Jackson, J., dissenting

First, Congress expressly mandated a general interlocutory stay in another provision of the same 1988 law that enacted §16. See 102 Stat. 4652, 4670–4671. Like §16, that other provision—codified at 28 U. S. C. §1292(d)(4)—authorizes interlocutory appeals. See §1292(d)(4)(A). But unlike §16, the text of that other provision specifies that, upon an interlocutory appeal, “proceedings shall be … stayed until the appeal has been decided.” §1292(d)(4)(B). This resembles the rule the majority adopts today for §16 appeals. Yet Congress omitted it from §16, while simultaneously imposing it in §1292(d)(4).

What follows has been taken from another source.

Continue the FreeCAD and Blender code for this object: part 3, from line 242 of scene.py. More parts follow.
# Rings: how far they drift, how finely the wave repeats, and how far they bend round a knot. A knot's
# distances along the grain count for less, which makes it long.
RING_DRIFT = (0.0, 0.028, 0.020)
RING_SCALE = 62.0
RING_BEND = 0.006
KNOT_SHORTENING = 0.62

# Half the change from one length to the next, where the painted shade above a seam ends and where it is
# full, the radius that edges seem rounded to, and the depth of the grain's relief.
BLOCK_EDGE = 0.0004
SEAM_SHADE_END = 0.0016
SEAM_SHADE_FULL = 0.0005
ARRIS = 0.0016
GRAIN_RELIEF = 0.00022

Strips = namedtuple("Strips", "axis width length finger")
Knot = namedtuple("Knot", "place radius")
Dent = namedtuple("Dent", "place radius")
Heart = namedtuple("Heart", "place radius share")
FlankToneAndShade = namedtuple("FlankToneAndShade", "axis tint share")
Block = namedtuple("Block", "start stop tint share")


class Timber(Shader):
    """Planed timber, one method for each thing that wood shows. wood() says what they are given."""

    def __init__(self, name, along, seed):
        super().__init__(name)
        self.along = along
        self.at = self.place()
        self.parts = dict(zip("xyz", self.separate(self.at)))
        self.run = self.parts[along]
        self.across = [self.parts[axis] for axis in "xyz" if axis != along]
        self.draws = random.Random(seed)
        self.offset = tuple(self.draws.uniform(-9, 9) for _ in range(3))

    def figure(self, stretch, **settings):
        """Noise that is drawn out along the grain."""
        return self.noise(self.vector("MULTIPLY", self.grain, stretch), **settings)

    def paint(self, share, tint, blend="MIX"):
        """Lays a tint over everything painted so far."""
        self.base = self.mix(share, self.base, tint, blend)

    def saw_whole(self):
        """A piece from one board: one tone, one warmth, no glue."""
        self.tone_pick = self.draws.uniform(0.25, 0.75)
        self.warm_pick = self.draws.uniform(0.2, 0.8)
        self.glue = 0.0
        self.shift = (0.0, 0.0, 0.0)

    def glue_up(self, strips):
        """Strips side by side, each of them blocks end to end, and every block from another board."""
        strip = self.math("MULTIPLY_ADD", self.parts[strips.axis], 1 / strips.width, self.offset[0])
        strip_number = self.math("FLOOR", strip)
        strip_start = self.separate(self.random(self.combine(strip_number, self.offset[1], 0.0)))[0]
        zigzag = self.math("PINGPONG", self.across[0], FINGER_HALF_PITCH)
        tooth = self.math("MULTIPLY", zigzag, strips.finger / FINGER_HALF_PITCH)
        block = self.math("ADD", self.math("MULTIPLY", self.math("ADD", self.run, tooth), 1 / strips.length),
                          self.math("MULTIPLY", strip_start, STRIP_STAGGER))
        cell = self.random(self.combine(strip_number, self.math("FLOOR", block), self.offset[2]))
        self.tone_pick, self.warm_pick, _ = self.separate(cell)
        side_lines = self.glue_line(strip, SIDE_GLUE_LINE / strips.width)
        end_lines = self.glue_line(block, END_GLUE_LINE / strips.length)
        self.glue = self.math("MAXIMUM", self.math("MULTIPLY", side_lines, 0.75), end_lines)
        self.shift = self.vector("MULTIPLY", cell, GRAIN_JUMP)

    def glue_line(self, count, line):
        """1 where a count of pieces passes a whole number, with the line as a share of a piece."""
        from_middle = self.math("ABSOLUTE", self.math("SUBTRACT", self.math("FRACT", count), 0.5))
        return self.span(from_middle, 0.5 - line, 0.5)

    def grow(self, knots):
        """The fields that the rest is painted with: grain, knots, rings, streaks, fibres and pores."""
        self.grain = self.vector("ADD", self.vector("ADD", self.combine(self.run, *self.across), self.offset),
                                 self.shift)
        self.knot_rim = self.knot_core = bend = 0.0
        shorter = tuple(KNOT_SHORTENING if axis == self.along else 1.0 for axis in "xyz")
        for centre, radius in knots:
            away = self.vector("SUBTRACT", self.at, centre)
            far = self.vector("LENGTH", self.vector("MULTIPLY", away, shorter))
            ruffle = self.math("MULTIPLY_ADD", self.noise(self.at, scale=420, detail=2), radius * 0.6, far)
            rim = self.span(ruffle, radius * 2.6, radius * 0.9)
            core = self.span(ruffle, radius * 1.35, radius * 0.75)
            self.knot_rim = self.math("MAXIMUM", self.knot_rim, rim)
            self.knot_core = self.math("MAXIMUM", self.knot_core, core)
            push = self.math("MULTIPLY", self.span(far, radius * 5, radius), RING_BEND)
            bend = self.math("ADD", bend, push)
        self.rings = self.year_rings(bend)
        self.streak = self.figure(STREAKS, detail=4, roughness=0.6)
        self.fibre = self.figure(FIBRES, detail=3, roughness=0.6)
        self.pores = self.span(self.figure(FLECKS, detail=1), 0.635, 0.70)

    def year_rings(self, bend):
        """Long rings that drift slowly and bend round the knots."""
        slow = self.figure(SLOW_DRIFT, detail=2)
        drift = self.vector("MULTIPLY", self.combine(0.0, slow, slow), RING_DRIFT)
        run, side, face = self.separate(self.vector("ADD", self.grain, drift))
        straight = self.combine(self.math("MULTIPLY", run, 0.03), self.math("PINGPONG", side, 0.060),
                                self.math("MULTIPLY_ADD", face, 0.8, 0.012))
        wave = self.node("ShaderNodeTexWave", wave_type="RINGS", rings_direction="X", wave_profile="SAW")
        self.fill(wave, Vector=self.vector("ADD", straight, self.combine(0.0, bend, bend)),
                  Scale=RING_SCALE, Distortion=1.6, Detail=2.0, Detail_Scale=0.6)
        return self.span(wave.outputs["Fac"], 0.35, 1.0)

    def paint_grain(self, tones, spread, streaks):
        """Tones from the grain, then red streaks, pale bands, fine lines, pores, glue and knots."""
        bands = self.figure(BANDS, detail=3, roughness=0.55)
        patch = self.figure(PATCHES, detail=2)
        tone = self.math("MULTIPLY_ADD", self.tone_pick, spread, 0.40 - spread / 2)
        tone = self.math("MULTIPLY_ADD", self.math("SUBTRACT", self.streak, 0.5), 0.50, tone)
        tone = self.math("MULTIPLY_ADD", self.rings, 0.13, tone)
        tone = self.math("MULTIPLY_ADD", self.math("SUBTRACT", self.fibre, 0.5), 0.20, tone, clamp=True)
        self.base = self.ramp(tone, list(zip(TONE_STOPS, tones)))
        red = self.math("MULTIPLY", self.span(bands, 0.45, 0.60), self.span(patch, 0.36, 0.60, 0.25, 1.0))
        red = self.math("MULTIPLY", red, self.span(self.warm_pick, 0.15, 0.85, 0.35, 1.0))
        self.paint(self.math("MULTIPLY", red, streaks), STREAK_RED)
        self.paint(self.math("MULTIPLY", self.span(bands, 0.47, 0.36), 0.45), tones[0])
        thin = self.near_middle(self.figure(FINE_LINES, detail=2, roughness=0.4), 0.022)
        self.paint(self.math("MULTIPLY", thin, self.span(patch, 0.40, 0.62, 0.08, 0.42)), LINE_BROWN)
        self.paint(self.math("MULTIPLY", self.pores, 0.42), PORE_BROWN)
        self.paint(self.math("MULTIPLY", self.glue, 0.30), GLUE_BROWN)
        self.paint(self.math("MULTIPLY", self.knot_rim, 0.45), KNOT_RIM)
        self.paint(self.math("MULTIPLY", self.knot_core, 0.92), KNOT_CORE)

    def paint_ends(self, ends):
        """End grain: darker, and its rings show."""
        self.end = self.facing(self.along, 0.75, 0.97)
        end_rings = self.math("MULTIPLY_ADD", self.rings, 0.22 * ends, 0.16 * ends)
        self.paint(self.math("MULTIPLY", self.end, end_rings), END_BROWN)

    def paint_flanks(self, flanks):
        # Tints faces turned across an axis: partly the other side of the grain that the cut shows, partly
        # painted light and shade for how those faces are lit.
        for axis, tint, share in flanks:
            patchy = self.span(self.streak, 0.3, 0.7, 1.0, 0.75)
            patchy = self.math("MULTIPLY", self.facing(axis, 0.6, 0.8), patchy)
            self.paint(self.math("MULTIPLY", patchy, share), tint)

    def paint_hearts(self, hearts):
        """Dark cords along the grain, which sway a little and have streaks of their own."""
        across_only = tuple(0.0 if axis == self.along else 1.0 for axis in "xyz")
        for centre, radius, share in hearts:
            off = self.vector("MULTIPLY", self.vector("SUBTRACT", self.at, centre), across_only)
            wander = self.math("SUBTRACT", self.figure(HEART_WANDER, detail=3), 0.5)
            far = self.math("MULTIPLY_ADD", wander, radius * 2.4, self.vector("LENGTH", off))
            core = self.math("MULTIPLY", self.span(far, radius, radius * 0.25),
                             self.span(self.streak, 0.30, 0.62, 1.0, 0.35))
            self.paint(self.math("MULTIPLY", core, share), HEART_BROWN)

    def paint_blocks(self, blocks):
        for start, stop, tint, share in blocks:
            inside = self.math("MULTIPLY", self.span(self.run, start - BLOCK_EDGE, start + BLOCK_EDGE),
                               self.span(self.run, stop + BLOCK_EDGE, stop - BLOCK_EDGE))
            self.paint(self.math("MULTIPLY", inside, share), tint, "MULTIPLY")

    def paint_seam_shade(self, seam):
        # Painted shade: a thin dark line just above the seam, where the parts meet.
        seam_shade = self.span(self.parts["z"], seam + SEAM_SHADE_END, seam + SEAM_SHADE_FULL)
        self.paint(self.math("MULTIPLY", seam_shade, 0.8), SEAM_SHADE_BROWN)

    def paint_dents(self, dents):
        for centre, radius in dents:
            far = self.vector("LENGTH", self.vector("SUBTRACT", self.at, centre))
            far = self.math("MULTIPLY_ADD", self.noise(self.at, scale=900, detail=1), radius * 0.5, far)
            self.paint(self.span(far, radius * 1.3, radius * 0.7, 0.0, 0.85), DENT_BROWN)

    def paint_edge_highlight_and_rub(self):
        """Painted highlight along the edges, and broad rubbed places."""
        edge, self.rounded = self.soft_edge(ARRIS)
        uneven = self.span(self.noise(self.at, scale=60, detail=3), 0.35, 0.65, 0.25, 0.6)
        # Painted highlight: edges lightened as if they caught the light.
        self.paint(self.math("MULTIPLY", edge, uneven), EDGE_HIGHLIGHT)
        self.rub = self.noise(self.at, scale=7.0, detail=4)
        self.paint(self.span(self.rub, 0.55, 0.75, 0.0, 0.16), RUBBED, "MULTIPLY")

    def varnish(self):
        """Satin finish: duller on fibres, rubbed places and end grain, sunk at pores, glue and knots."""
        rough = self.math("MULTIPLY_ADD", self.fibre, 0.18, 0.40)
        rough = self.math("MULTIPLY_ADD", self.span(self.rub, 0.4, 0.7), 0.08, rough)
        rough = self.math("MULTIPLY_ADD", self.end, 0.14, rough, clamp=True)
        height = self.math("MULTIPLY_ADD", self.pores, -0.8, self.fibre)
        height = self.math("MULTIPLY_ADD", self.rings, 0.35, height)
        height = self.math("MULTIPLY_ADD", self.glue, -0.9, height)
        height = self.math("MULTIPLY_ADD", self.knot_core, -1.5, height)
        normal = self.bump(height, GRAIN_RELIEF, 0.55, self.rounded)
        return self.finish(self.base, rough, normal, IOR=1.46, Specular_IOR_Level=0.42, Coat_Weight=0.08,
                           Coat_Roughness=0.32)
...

Second, Congress expressly mandated a general interlocutory stay in another provision of the Federal Arbitration Act. Section 3 pertains to a circumstance in which the trial court is “satisfied” that an issue should be referred to arbitration. 9 U. S. C. §3. In such a case, the statute expressly provides that the trial court “shall on application of one of the parties stay the trial of the action until such arbitration has been had.” Ibid. (emphasis added). Again, the contrast with §16 is stark. Congress specified a mandatory general stay of trial court proceedings in §3 (when the trial court determines that arbitration is warranted) but not §16(a) (when the court determines that arbitration is unwarranted).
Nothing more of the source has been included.